Soil cover (mulch) is often overused. Sure, it helps keep weeds down, but it also covers the bare soil required for nesting by many species of native bees, egg-laying by grasshoppers, and soil pupation by many species of moths and beetles. Try to keep at least some areas of undisturbed bare soil to allow these insects to survive."
Bob summarizes by saying: "We MUST change the all-too-common human perception that having insects on our plants is a bad thing — it’s not." It's more often than not a sign of health and LIFE. "Enjoy the insects!"
THINKING OUT LOUD this week..
Thinking out loud this week for me is all about fear. We can forget how powerful it is to really be afraid of something, and when we are really afraid of something, we forget how irrationally we can react and respond. Some things deserve our full fear – harmful chemicals in our food and water, the insidiousness of prejudice and fear itself, the loss of biodiversity, gun violence in our schools….but other things – like the lives of spiders and snakes and cockroaches don’t necessarily deserve our fear. We likely don’t want them in our kitchens or bathrooms, but we want them in our world. They deserve our respect and understanding, but not our fear.
It’s easy to love butterflies and hummingbirds – harder to love and care for things we are afraid of. I have to ask myself, what messages do I send to my daughters? What will I pass to them unintentionally in the way of fear? What am I afraid of and in what ways might this fear be holding me back OR harming another?
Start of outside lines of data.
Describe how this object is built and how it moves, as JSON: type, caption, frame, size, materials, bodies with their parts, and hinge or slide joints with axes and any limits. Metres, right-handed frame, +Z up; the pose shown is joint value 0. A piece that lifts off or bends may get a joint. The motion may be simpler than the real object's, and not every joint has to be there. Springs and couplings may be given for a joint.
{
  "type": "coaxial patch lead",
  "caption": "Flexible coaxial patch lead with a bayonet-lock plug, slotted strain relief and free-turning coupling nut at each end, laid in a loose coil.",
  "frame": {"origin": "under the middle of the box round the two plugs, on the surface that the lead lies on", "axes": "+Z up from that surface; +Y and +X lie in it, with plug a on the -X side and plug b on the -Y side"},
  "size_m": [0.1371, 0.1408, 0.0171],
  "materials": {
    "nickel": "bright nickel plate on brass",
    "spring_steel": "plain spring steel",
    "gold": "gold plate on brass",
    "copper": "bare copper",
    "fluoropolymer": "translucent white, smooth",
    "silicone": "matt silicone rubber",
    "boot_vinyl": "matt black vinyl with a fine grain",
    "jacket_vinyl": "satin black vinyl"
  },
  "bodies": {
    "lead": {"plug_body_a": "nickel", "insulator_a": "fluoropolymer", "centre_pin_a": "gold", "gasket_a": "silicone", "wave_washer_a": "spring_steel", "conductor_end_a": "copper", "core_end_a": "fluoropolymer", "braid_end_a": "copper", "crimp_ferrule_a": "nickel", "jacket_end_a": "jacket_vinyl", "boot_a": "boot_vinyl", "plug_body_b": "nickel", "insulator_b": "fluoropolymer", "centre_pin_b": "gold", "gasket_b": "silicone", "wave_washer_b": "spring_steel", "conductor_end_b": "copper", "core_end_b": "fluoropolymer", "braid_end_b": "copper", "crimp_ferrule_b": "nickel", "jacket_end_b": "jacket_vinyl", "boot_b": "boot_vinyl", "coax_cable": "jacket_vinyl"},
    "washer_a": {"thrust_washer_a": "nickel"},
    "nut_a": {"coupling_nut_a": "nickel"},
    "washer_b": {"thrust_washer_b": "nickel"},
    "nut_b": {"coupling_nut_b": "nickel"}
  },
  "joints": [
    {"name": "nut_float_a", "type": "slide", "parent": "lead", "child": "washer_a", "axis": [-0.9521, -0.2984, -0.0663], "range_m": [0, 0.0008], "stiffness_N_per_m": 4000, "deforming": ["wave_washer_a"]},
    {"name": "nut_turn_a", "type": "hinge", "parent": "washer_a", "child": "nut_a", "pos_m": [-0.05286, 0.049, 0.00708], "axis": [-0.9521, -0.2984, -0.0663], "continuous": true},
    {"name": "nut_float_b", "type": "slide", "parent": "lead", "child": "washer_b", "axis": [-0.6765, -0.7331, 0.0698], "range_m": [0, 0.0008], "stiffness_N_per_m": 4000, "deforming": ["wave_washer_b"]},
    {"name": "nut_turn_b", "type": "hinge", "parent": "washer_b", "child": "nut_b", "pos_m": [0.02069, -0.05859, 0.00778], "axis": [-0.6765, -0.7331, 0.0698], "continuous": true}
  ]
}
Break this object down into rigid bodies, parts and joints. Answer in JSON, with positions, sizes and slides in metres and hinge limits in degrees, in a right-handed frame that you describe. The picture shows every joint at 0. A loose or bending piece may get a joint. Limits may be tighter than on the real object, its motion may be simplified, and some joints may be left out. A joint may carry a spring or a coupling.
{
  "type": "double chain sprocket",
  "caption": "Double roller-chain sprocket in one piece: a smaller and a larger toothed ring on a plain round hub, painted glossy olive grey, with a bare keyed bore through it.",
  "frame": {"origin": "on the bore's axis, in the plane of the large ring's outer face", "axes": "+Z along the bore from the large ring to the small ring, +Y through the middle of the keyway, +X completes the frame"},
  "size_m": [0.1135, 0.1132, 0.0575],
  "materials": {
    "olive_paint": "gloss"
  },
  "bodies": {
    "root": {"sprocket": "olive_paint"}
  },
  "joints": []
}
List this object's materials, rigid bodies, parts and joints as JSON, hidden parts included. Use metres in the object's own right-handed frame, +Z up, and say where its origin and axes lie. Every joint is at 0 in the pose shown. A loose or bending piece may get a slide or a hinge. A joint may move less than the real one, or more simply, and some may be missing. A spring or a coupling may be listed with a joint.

Nadia Ruffin is a hero of mine. I admire the way she set aside her own introversion for her greater passion for sharing. How her own natural inclination to love the least among us in the form of insects and other somewhat 'other' life forms making our world possible is contagious – to me an online follower and you can see that it’s true for the students in her classes and after-school and summer programs, as well.